Sometimes, your body forces you to see things you try so hard to hide.

So, instead of going to yoga class, I stayed in bed. Instead of eating fruits and veggies, I ate potato chips and cookies. I gained weight, lost my motivation and guilt me into thinking I didn’t have the willpower it took to feel well and continue what was going so well for me, not that long before.

But it’s over now. I feel better. I’m in a place where I’m trying to retrain my brain into understanding that a new lifestyle isn’t necessarily a punishment. That we can still enjoy things while living differently than before. I’m taking small steps – sometimes way smaller than I would like – and often take steps back, but I try.

See, I started to eat better about a month ago and I’m putting less pressure on myself this time around. I see how my body feels and I adjust. I think it’s going well, for the most parts.

So, this is where yoga comes in. It would make sense to go back to classes at this moment of my life. In fact, it’s probably the perfect moment to go back. I have the time for it and I already spent the money. I just have to convince myself that no one will care that I gained weight or that I haven’t been there in a while. The first one would be the hardest. I know it. Because once I go over my fear of going back, I’m pretty sure that the apprehension will disappear.
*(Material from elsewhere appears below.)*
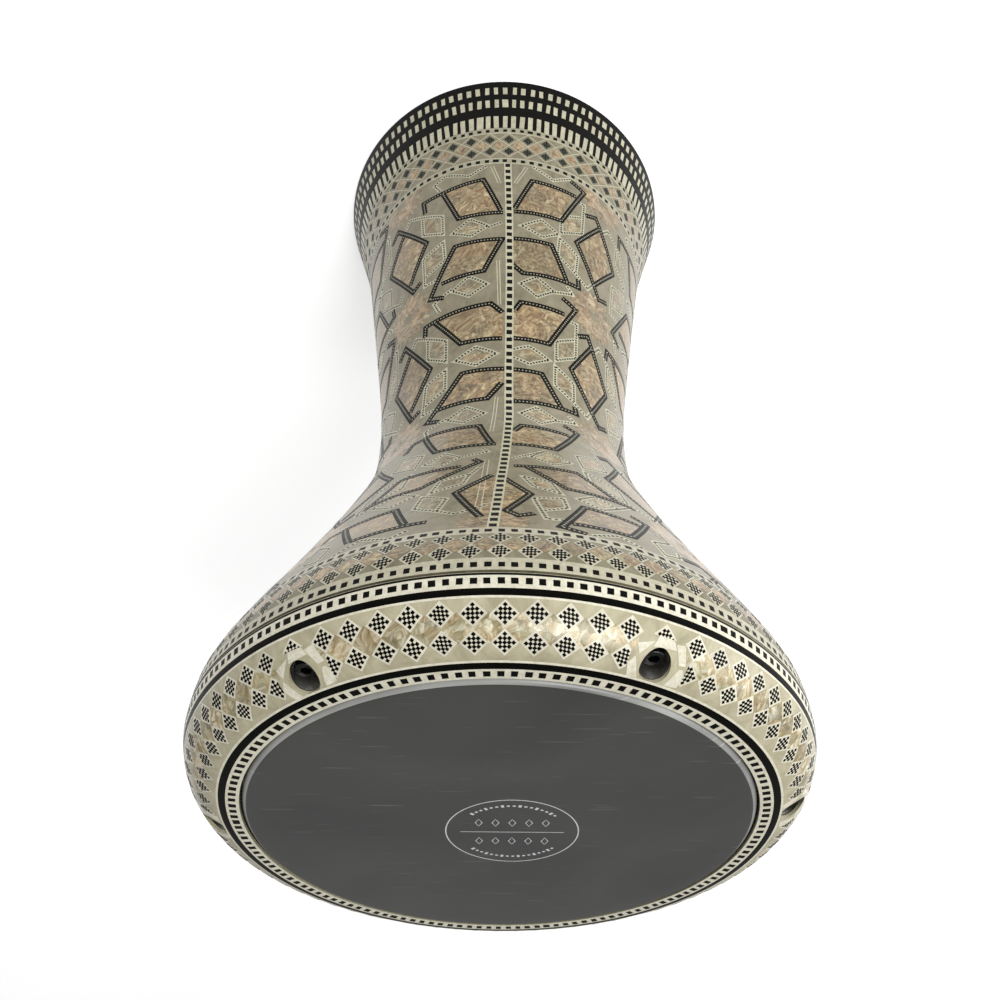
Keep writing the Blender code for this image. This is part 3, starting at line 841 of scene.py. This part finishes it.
def make_bowl_border():
    shell_ground("bowl_border_ground", S_JOINT + 0.5, 93.3, BOWL_FIELD, "ivory_inlay", "bowl_border_inlay")
    ivory, black, pearl = Inlay(), Inlay(), Inlay()
    ivory.band(64.8, 70.9, 0.04, tone=0.5)
    squares(black, 67.5, 177, 2.45, 2.4, 0.09)
    count = 79
    for k in range(count):
        azimuth = 0.2 + 360 * k / count
        cells = rng.choice([(5, 5), (6, 5), (5, 5)])
        check_diamond(ivory, black, azimuth, 74.6 + rng.uniform(-0.25, 0.25), 9.4, 9.8, 0.72, 0.07, cells)
        check_diamond(ivory, black, azimuth, 84.6 + rng.uniform(-0.25, 0.25), 9.2, 9.6, 0.72, 0.07)
        diamond(pearl, azimuth + 180 / count, 79.6, 10.2, 10, 0.04)
        diamond(pearl, azimuth, 79.6, 4, 3, 0.035)
    ivory.band(88, 88.8, 0.05, tone=0.8)
    ivory.band(88.8, 93.2, 0.035, tone=0.1)
    ivory.band(93, 93.8, 0.06, tone=0.9)
    squares(black, 91, 167, 2.6, 2.5, 0.09)
    laid("bowl_border_ivory", ivory, SHELL, "ivory_inlay", IVORY_BOWL_PAINTED_SHADE)
    laid("bowl_border_black", black, SHELL, "black_inlay", BLACK)
    laid("bowl_border_pearl", pearl, SHELL, "pearl_inlay", PEARL)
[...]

There’s a class tomorrow. Let’s cross our fingers that I go.

Life’s jitters

It’s funny how fear work. One day you’re full of ideas, you’re dreaming about experiencing different things, you crave a new life… The next day, you start making excuses, you think you’re protecting yourself from the unknown; you even try to convince yourself of how bad these ideas were in the first place. But the thing is… It’s probably fear slowly creeping in.

I know fear.

Fear has been one of my best friends in the past 10 years or so. It accompanied me every day of every week, always by my side, never too far from my mind.

By choosing fear instead of action, I thought I was protecting myself from all the potential pain that could come my way. I built the highest walls around me and focused even more on others so that I could forget about my own needs and desires. It became a habit of mine.

But now, looking back at my behavior, I’m starting to realize that not making the things I really wanted to do or not trying new experiences because I was too afraid, was way more hurtful than actually doing those things. At that time, I thought I was becoming more independent and stronger, when in fact, I was becoming more and more isolated; trying harder and harder to fit into a mold I pertinently knew wasn’t meant for me.

Honestly, for most of my life, I felt like a square trying to fit in a society of circles. I just felt different. Like I wasn’t meant for the day to day life that most people wanted to get. And in the past years, I tried… I really tried to transform myself into a circle. But all I managed to do is become a squircle. An unhappy squircle, might I add.

So, these days, I’m trying to break up with fear, but it’s not an easy task. Fear is clingy, you know? It kind of depends on me to live, so it wants to stay close. That’s why I’m taking it slow. It’s not like it arrived in my life all at once, so I won’t try to get rid of it too quickly. I’ll try to show it how more confident I’m becoming; how I don’t let it rule my life anymore. And I guess, soon enough, it will understand that it’s no longer needed here.

It’s time for fear to give way to happiness.